Lift off for NASA's greenest building
American space agency NASA has unveiled plans for a cutting edge new green building it is describing as the "first lunar outpost on Earth".
NASA held a ceremonial groundbreaking and dedication event for what it claims will be the country's greenest government building last Tuesday (August 25).
S Pete Worden, director of NASA Ames Research Centre, said: "This is a great day for NASA and the federal government.
"This new building represents NASA's commitment to sustainability and improving the quality of life on the planet.
"Given the incorporation of the very latest NASA technologies, I like to think of it as the first lunar outpost on Earth."
The two-storey, 50,000 square foot building at the research centre in Moffett Field, California will use technology developed from space missions.

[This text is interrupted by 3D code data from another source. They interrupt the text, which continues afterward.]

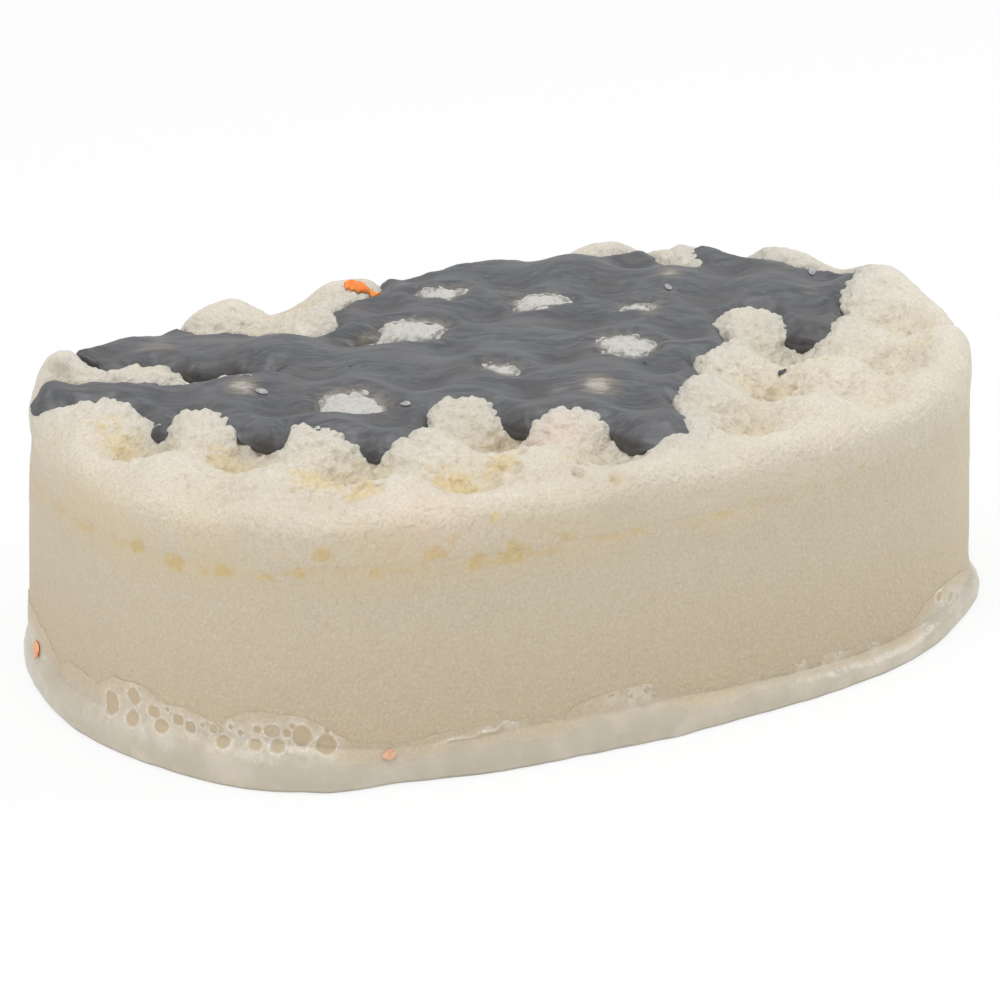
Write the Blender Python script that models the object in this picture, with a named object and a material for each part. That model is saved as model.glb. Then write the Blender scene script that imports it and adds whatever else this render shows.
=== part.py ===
"""Soap sponge: an oval block of convoluted foam soaked with white soap, standing in a thin soap foot.

A sheet of grey soap was poured over its peaks and set there, with a few stray bits of soap stuck on.
Metres, +Z up. The origin is under the middle of the block, at the level that it rests on.
X runs along the block, and -Y is its front.
"""

import math

import bmesh
import bpy
from mathutils import Matrix, Vector
from mathutils.bvhtree import BVHTree

# Foam block, which stands wider at its foot than at its top
foam_length = 0.1290
foam_width = 0.0854
oval_power = 2.6
seam_height = 0.0282
wall_flare = 0.0012
layer_gap = 0.0003

# Peaks and pits of the upper layer
pit_floor = 0.0032
pit_depth = 0.0052
peak_pitch = 0.0145
peak_turn = math.radians(-45.4)
peak_fullness = 1.6
first_peak_x = -0.0044
first_peak_y = -0.0024
shoulder_radius = 0.0036
shoulder_fall_share = 0.45

# White soap that fills the pits near the front wall
rim_fill_width = 0.0120
rim_fill_share = 0.75
rim_level_share = 0.75
rim_back_share = 0.55

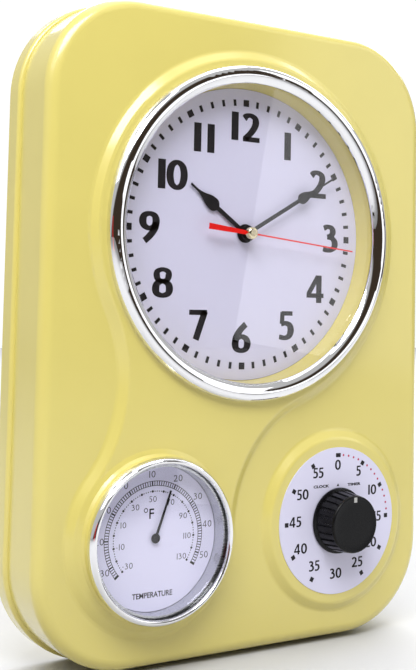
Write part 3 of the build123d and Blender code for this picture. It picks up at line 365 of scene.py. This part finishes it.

Sustainability Base is intended to power itself with net zero energy consumption.
It will use 90 per cent less water than conventional buildings of equal size.

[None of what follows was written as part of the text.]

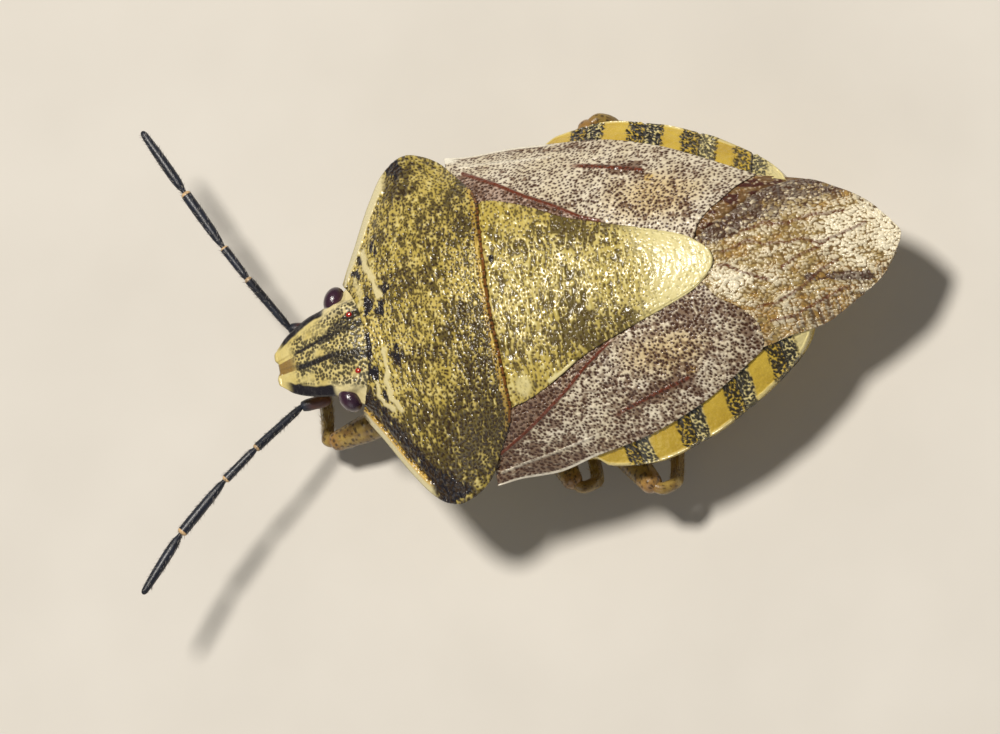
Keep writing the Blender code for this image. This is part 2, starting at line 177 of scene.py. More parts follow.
def edge_line(*points):
    """A smooth edge through (s, t) points, as a function of the fraction of its length."""
    places = np.array(points, float)
    run = np.concatenate([[0.0], np.cumsum(np.hypot(*np.diff(places, axis=0).T))])
    along_s, along_t = [smooth_line(*zip(run / run[-1], places[:, k])) for k in (0, 1)]
    return lambda f: np.array((along_s(f), along_t(f)))


def both_sides(*half):
    """A full edge from the bug's right to its left, from the left half's points, middle first."""
    right = [(s, -t) for s, t in reversed(half) if t > 0]
    return edge_line(*right, *half)


def mirrored(shape):
    """The same edge or layout on the other side of the body."""
    return lambda *at: shape(*at) * np.array((1.0, -1.0)).reshape(2, *[1] * np.ndim(at[0]))


def stretched(front, hind, first, last):
    """A layout that fills the patch between four edges: u runs front to back, v first to last."""
    c00, c01, c10, c11 = [line(np.array(f)).reshape(2, 1) for f in (0.0, 1.0) for line in (first, last)]

    def layout(u, v):
        sides = first(u) * (1 - v) + last(u) * v
        ends = front(v) * (1 - u) + hind(v) * u
        return sides + ends - ((c00 * (1 - v) + c01 * v) * (1 - u) + (c10 * (1 - v) + c11 * v) * u)

    return layout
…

It will be powered by some 20,000 square feet of roof-top solar panels and ground-source heat pumps from 72 geothermal wells, acknowledged as among the most efficient way to heat and cool buildings.

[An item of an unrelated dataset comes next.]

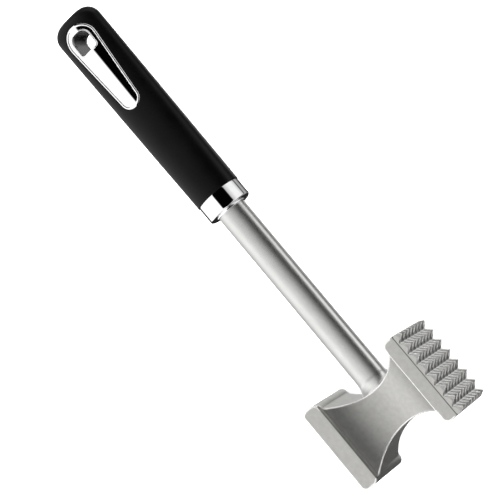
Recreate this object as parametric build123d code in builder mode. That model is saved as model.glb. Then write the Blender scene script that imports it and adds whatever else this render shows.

Sophisticated control systems described by NASA as "intelligent, intuitive, cognitive" will ensure the building runs environmentally efficiently.
They will be able to access workers' electronic calendars to predict how many people will be in the building and adjust heating and cooling accordingly, it is understood.
A network of sensors will react to changing weather conditions - sunlight, temperature and wind - to maximise the building's performance.
Steven Zometzer, NASA Ames associate director, said: "When the Apollo astronauts looked back and saw the Earth it was such an astounding image that it served as a touchstone for the whole environmental movement.
"In the spirit of what's best for our country, we decided to focus on constructing the most energy-efficient building possible."
The new building is designed to achieve a platinum rating, the highest under the Leadership in Energy and Environmental Design (LEED) standards for environmentally sustainable construction developed by the US Green Building Council.
Construction is due for completion by the end of 2011.